A participant in the "Adapting to the Retail Revolution" panel, which New Jersey Future invited me to moderate, Getz said the viability of downtown retail also depends on communities "merchandising themselves as places where people can not only shop but also go to a cafe, stop at a park, and socialize."
To a generation that grew up when malls and big-box "power centers" dominated retail not just in New Jersey but in most metropolitan areas and suburbs alike, "downtowns are new," he added.
Tim Evans, research director for New Jersey Future, recently made a splash with a report on the Garden State's challenge to retain and attract millennials, the coveted demographic whose tastes in pretty much everything are influencing pretty much everyone else.
"Millennials like living, working, and playing in the same place — in town — and that's good news for traditional small-town business districts," he said. "Their generation is largely rejecting the car-dependent model.
"They want to walk to their stores. They can't do it if the stores are surrounded by oceans of parking and designed to attract people in cars."
Businesses tailored to satisfying millennial consumer preferences and offering locally sourced food, spirits, craft brews, specialty coffee, artisanal goods, "curated" inventories, and participatory and public events are more likely to find traditional downtowns affordable, Evans added.
"Spaces are more flexible and you don't have a single large property owner, as you find at a mall or a shopping center," he said. "They can accommodate more idiosyncratic businesses. They can take a risk on an unusual business they think people will gravitate to."
Corso spent 20 years working in independent record stores. He knew what he wanted and didn't want with his own store.
"This space was available, the rent was do-able, I live close by, and it didn't take an overwhelming amount of debt to get something off the ground," he said. "I knew I didn't want to be in a strip mall."
Cultural changes also played a part in Corso's decision. "Vinyl records are back," he noted.
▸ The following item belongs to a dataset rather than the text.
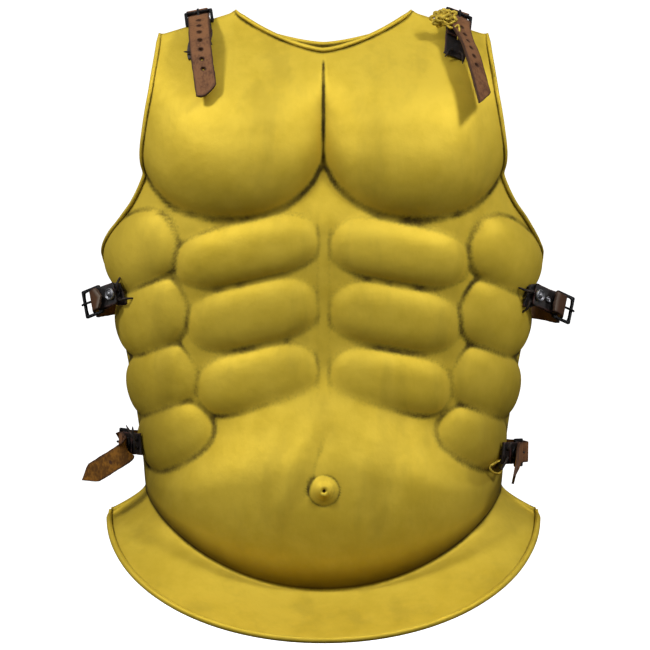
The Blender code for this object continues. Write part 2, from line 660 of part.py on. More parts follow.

Indeed: Three other traditional record stores have opened on or close to Haddon Avenue in nearby Collingswood and Haddonfield — the two busy traditional downtowns on either side of Westmont — in recent years, as well.
But the improved market for vinyl recordings, independent record stores, and indy sellers of printed books do not automatically translate into hordes of shoppers.
Particularly in a downtown such as Burlington City's, where historic charm, beautiful architecture, and scenic Delaware River views are abundant, but pedestrians are often few.
"I spend a lot of my days wishing I had better foot traffic," said Vasquez. "But I like the idea of having a place where people can talk about books and music and have coffee. I've never seen a store exactly like mine."
The chance to create something different is what motivates Gentile, who is among a group of businesspeople breathing new life into the center of Haddon Heights.
He sees Local Provisions offering a cool, jazzy vibe, free wine tastings, and outdoor seating.
To Rex and Karen Bockius, soap makers who live in Laurel Springs and sell their Barn and Stone House brand at farmers markets in Haddon Heights and Collingswood, Gentile's new co-op makes good business sense.
"It's attractive to us because we don't have to make a big commitment and we don't have to be [responsible for] drawing all of the customers in here just with our soap," Rex said.
"We can expand our line, which we've wanted to do for a long time," Karen said.
The couple noted that some products just aren't suited for e-tailing.
Said Rex: "You can't smell our soap online."